Raw records =
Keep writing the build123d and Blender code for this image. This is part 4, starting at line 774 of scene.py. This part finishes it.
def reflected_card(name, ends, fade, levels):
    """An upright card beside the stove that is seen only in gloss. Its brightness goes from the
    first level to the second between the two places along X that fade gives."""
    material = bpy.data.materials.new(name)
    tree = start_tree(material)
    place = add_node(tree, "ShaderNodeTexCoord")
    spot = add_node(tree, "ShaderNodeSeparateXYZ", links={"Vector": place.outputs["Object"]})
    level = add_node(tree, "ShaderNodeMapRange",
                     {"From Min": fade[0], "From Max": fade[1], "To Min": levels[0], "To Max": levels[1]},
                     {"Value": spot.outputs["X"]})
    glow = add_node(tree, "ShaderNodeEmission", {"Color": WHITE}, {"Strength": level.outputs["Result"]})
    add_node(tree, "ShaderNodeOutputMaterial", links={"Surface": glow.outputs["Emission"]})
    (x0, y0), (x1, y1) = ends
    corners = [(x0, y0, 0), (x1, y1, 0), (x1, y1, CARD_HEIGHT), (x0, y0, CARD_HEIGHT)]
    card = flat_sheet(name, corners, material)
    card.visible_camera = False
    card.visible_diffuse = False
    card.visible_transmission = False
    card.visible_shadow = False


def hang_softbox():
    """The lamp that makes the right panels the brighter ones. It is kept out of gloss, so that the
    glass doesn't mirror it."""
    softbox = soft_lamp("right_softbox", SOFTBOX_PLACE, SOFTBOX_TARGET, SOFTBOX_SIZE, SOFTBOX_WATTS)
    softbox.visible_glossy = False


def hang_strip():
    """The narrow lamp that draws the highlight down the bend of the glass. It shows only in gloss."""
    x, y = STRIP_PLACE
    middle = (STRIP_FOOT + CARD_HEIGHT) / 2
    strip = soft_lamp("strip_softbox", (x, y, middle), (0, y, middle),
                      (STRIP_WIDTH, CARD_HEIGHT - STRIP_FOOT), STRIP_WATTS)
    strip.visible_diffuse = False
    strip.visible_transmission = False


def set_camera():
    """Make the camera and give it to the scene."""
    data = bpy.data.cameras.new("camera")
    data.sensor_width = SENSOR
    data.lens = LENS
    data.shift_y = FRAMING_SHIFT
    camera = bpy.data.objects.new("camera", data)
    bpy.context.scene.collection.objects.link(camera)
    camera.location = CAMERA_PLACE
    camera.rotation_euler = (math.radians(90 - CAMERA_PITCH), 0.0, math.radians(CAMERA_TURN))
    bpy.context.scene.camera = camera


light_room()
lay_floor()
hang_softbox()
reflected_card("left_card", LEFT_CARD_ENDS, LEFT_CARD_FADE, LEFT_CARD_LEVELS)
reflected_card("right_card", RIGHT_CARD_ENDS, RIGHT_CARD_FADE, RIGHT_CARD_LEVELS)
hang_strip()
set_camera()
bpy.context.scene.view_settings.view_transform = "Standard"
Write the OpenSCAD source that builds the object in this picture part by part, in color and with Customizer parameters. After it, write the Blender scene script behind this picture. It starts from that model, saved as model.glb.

Set task =
From the entries above, copy every line that holds the word "part".

Exercise answer =
Keep writing the build123d and Blender code for this image. This is part 4, starting at line 774 of scene.py. This part finishes it.
Write the OpenSCAD source that builds the object in this picture part by part, in color and with Customizer parameters. After it, write the Blender scene script behind this picture. It starts from that model, saved as model.glb.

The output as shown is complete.